Timelord’s offensive rim gravity was especially present in his first game back in six months.

Orlando Magic v Boston Celtics Photo By Winslow Townson/Getty Images

The long-awaited return of Robert Williams III finally came last night, and there is a lot to be excited about. Sure, his first game back might’ve been slightly overshadowed by an 8-point loss to a bottom five team in the NBA who have no business even existing on the same court as the C’s. But, it’s not about what Rob looks like right now, or even how the Celtics are currently using him. Instead, it’s about what the Celtics could look like once he gets fully up to speed come playoff time.

Rough patches

Despite a decent statline with a perfect shooting percentage, it wasn’t all sunshine and daisies for Rob last night. For starters, his first shift on the court was riddled with 3 quick fouls. He didn’t look as locked in on his weak side help as you would like him to be, and he didn’t have the same lurking defensive feel that we’re used to seeing; even he himself said after the game that he was “a step slow defensively” and is “getting back into rhythm.”

This is all understandable, though. No matter how much you try to get back in shape during practice or through scrimmages, there’s nothing quite like getting your wind back by playing in a legit game, and that’s what Rob will have to do in the coming weeks to get back up to speed.

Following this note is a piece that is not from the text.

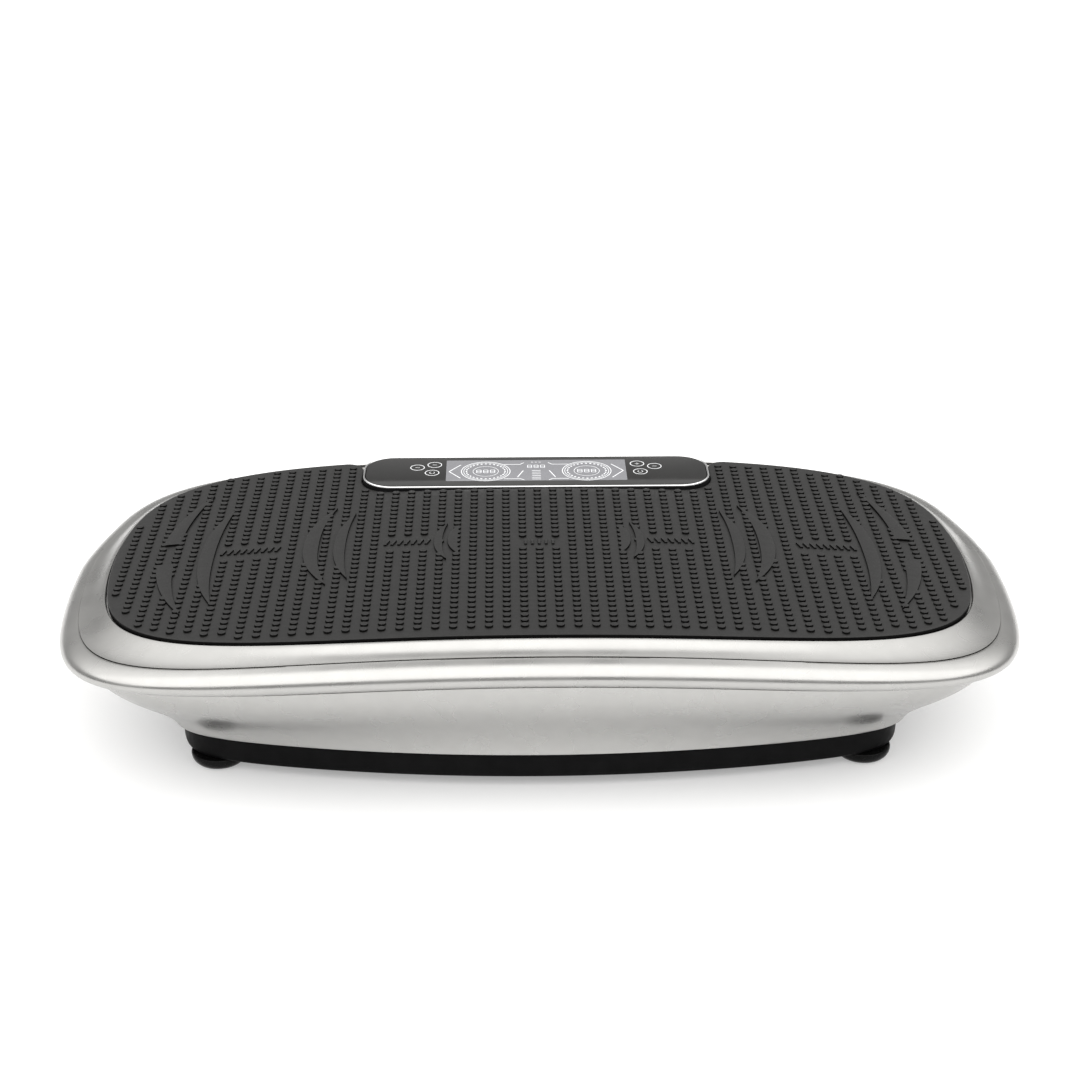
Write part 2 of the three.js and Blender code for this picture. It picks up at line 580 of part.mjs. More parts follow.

Here, Williams is not playing with the intensity required to make a game-saving comeback down the stretch. After making no effort to put a body on his defensive assignment, Rob reacts late to the rebound and lets a far-inferior athlete, Markelle Fultz, sky over him for the easy offensive board. It’s an uncharacteristic play from Williams, but I’m going to chalk it up to him getting his conditioning back and not being ready yet to put in multiple efforts on a given possession. That’ll come, though. We’ve seen it before and I would be shocked if we didn’t see it again.

More of the same

“He looked good,” Celtics coach Joe Mazzulla said of Robert Williams after the game. “He looked comfortable out there.”

Even a less-than-100% Time Lord showed flashes of the All-NBA Second Team defensive stopper that we know and love.

Few players in the NBA can make this block. From essentially a standing position, Rob elevates in the lane and completely eliminates Mo Bamba’s weak fall away attempt. He quite frankly has no business even contesting Mo’s shot, but that’s just the kind of physical tools and defensive instincts that make Williams special.

Rob also showcased some of the athleticism that makes him such a unique offensive threat.

Sure, Luke Kornet or even Blake Griffin could’ve dunked this ball, but the fact that Marcus Smart kept the ball on this dribble hand-off with the intent of getting Rob an open look at the rim shows me that the Celtics will look for the lob more aggressively now that Williams is back.

Rim gravity

Despite having the best offense in the NBA, the Celtics have been lacking an offensive rim threat. More than just someone who can finish high above the rim and space the floor vertically, Rob is someone whose rim gravity opens up driving lanes for his teammates. Every other Celtic will enjoy having Rob back because opposing bigs will think twice before leaving Williams in the dunker spot, resulting in less resistance at the rim.

Here, Bamba is a step slow to react to Smart’s drive because he’s scared of giving up the easy lob to Williams. It results in an easy finish for Smart at the rim.

After the game, Mazzulla highlighted Rob’s offensive impact: “he really helped our vertical spacing on the offensive end.”

My favorite play

Believe it or not, my favorite offensive play from Rob came on a possession where he didn’t even touch the ball.

The Celtics offense has become littered with cutting, off-ball movement, and backscreens, and it’s what has made them so difficult to stop; smart, timely, and purposeful off-ball actions have led to open three point looks for Celtics shooters (and they have a lot of those, by the way). In this play, Williams sets a very heady back screen for Jaylen Brown once he notices that both Franz Wagner and Bol Bol are focused on Tatum’s drive to the hoop and are collapsing into the paint. Even though it didn’t result in an open three this time, that type of unselfish screening is what the Celtics’ special sauce has been this year. And, from the initial looks of it, Robert Williams is only going to add to that.